In diese Schar konzertierender, geschichtsträchtiger Namen reiht sich nun auch noch eine Band ein, die man ohne Übertreibung in die Reihe der Großen der Musikhistorie einsortieren darf, ja vielleicht sogar muss: BLONDIE. Debbie Harry, die wasserstoffblonde, sehr attraktive Sängerin der amerikanischen Band, war fraglos der absolute Star der Truppe, die es schaffte, in ihren erfolgreichsten Jahren zwischen 1977 und 1982 gleich in verschiedenen Genres Trends zu setzen. Als Punk-Ikone wird BLONDIE bezeichnet - nun ja, das galt höchstens für ihre Anfangszeit. Schon eher kann ich mich mit ihrer Rolle als Wegbereiter des New Wave anfreunden. Ja, das passt. Und als sie dann mit "Heart of glass" auch noch die Tanzflächen in den Discos füllte, wurde Frontfrau Debbie Harry endgültig zur Marilyn Monroe der Rock- und Popmusik erklärt. Nur gut, dass Debbie nicht so früh gestorben ist wie die gute Marilyn ...

40 Jahre "Traum in blond"
Man muss kein Mathematik-Genie sein, um zu begreifen, dass die 1974 von Debbie Harry und ihrem Gitarristen und langjährigen Lebensgefährten Chris Stein gegründete Band in diesem Jahr ihr 40-jähriges Jubiläum feiert. Auch wenn sie mittendrin einige Jahre BLONDIE-Pause einschoben, so ist das schon eine Wahnsinnszahl. Vier Dekaden im Musikzirkus, das schaffen nicht viele. Was lag also näher, als die immer noch sehr gut funktionierende Geldmaschine, die sich hinter dem Namen BLONDIE verbirgt, weiter klingeln zu lassen. Debbie Harry dazu in einem Interview: "Wir sind im Geschäft, um Geld zu verdienen". So erschien ein Jubiläums-Doppelalbum der besonderen Art, welches einerseits eine Best Of-Compilation mit Neuaufnahmen ihrer größten Hits enthielt. Als Bonbon packte man ein nagelneues Album mit dem Titel "Ghosts of download" dazu. Das war schon ein kluger Schachzug. Doch damit nicht genug, denn man entschied sich auch noch zu einer großen Tournee, die BLONDIE nach über zehn Jahren Abstinenz auch mal wieder nach Deutschland führte. Als ich erfuhr, dass u.a. Berlin im Tourplan stand, konnte ich es kaum erwarten, dass der 23. Juni.2014 endlich da ist, denn BLONDIE - das gestehe ich freimütig - waren schon immer so etwas wie eine unerfüllte Liebe von mir. Unerfüllt deshalb, weil ich sie einfach niemals live sehen konnte. Aber das sollte sich jetzt ja ändern. Ich freute mich wie ein kleines Kind auf den Abend. Doch leider verläuft es manchmal anders als gedacht.

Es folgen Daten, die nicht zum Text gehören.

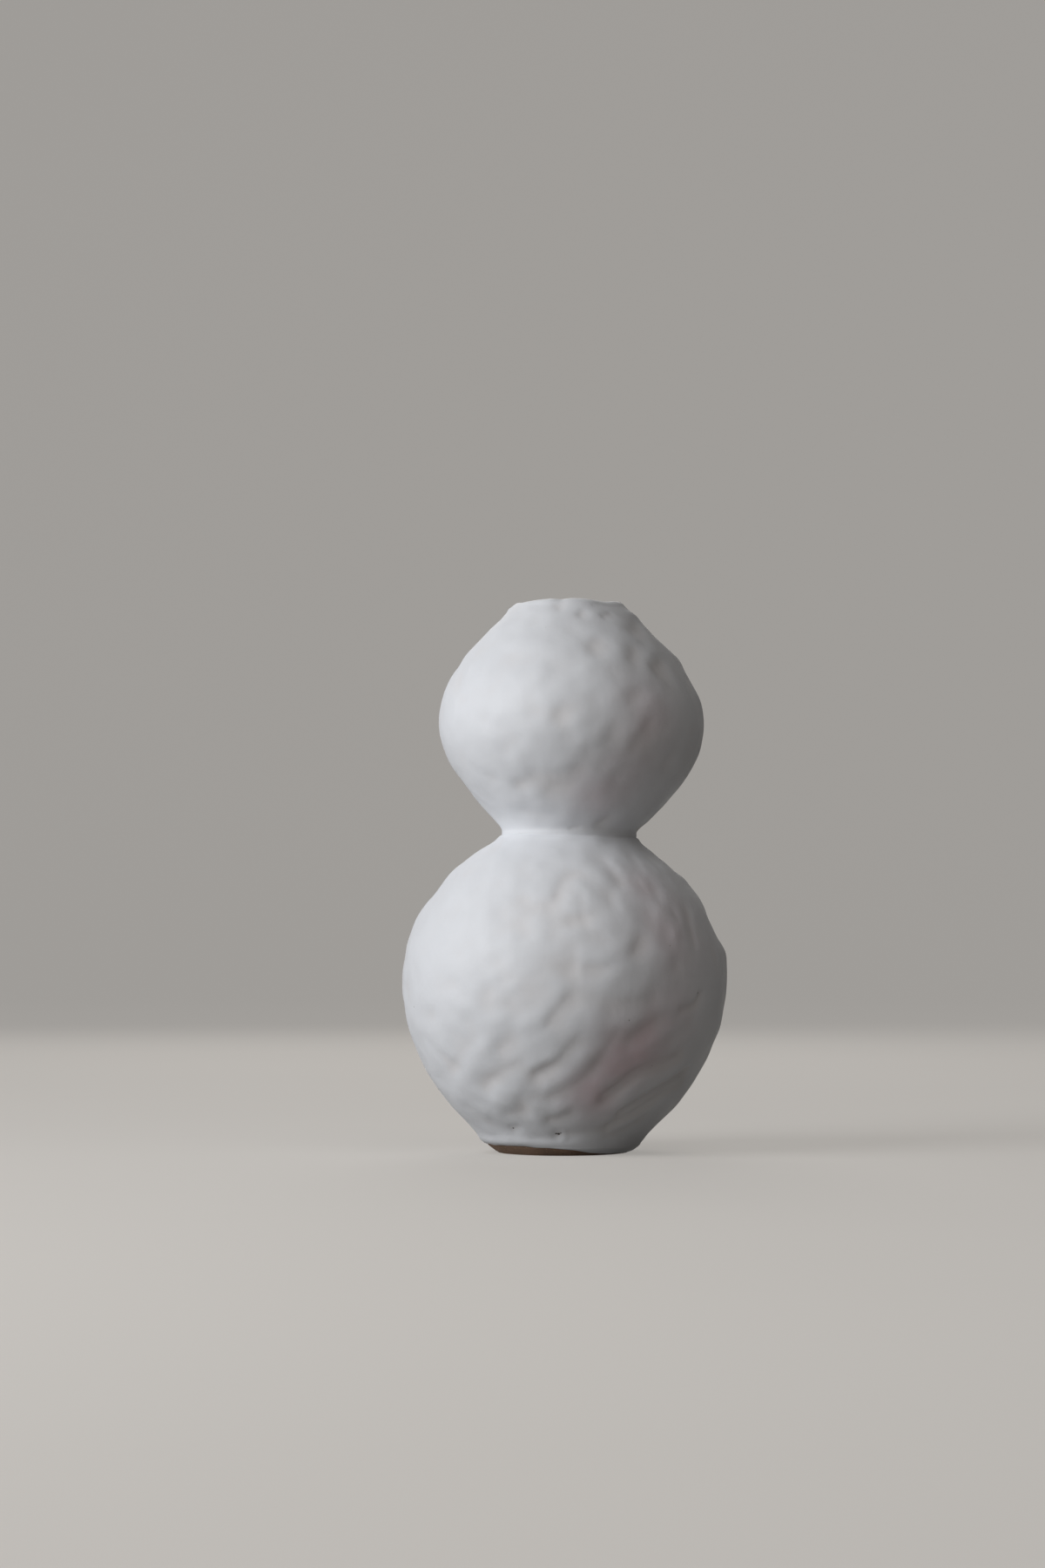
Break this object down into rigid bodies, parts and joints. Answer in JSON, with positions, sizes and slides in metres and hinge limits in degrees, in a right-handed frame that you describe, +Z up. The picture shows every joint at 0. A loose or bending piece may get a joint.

Die Kluft zwischen Erwartung und Ergebnis
Das Drama begann bereits bei der Wahl der Location. Da hatte der Veranstalter wohl etwas zu optimistisch geplant, als er das Tempodrom anmietete. Man kann hier ganz flexibel arbeiten, was die Saalplanung angeht. Für den BLONDIE-Event richtete man den Innenraum als Stehplatz-Manege her, während natürlich der Ober- und Unterring den Sitzplatzfans vorbehalten blieb. Auf diese Art passen etwa dreieinhalbtausend Leute rein. Nur dumm, dass zwar der Innenraum recht gut mit stehenden Fans gefüllt war, dafür aber auf den Rängen beinahe gähnende Leere herrschte. Das wirkte schon peinlich, doch was soll's, es war nicht zu ändern. Lag es an den gepfefferten Eintrittspreisen zwischen 55 und 72 Euro? Oder am Montagabend? Es soll ja schon Konzerte gegeben haben, die gerade unter solchen Voraussetzungen unvergesslich wurden. Doch eins kann ich vorwegnehmen: dieses gehörte leider nicht dazu.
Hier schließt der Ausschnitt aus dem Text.